Feast of Dedication of St. John Lateran

November 9, 2009

Let’s confront a misconception about today’s Gospel, and that has to do with Jesus and violence. What Jesus did to the moneychangers and pigeon salesmen who had coopted the Court of the Gentiles was to clean them out. He used force to restore the area reserved for the nations to pray. He injured nobody’s body, but certainly hurt the feelings of the Sadducees who pocketed the rent from the merchants’ stalls. That had to have been one of the reasons they plotted to destroy him. But they are forgotten, and the building that Jesus erected on His own body, the Church, has outlasted everyone who tried to destroy it.

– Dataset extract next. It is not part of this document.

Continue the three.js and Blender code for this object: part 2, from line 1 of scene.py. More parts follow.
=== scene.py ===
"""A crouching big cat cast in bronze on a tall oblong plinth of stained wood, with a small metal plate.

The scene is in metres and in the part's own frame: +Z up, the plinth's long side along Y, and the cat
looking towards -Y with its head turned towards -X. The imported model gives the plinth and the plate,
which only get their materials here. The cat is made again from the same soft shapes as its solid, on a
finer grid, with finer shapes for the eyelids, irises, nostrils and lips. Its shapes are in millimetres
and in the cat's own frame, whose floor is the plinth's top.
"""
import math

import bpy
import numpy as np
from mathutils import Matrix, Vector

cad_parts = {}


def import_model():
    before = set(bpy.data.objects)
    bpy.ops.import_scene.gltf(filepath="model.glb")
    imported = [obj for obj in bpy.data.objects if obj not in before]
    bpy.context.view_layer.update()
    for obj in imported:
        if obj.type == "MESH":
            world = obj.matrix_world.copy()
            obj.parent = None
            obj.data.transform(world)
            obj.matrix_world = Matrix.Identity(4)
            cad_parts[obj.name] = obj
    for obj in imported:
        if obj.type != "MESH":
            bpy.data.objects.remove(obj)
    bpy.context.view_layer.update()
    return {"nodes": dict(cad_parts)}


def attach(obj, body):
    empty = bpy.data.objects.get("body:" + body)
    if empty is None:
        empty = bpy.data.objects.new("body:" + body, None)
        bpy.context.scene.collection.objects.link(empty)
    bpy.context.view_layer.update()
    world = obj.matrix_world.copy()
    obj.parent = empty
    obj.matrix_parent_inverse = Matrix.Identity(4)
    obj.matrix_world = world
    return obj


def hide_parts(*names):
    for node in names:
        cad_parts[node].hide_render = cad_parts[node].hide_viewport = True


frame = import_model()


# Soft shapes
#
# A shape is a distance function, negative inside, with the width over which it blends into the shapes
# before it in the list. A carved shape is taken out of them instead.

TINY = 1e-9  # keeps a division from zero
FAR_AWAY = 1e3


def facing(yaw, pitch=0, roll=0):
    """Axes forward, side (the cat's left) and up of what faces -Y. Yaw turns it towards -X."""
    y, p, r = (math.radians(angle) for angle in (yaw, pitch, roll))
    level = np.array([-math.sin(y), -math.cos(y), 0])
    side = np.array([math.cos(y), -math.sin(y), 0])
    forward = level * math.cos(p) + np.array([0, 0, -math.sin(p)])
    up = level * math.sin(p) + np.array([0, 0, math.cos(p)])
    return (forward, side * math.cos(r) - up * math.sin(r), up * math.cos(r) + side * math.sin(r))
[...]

On this feast of St. John Lateran–the Pope’s own episcopal church–we read the prophetic words of Pope Benedict: Violence puts the brakes on authentic development and impedes the evolution of peoples towards greater socio-economic and spiritual well-being. This applies especially to terrorism motivated by fundamentalism[69], which generates grief, destruction and death, obstructs dialogue between nations and diverts extensive resources from their peaceful and civil uses.” He expands that theme, however, by reminding us that religious fanaticism is not the only ideology that impedes human development. The secular religion of religious indifference or practical atheism, which we experience daily here in the U.S., obstructs the requirements “for the development of peoples, depriving them of spiritual and human resources.” Every human being yearns for union with God. “Man is not a lost atom in a random universe: he is God’s creature, whom God chose to endow with an immortal soul and whom God has always loved.” Today’s state of affairs, even in the U.S., is pathetic. “When the State promotes, teaches, or actually imposes forms of practical atheism, it deprives its citizens of the moral and spiritual strength that is indispensable for attaining integral human development and it impedes them from moving forward with renewed dynamism as they strive to offer a more generous human response to divine love.” It is our duty, those of us who work in secular systems, to pray for those we work with and for, and to ask God to open doors that we can walk through with our brothers and sisters who are looking for the transcendent. And for those of you in other situations, please pray for us who do work there, for God wills that all be saved, that His refreshing waters cool the whole earth.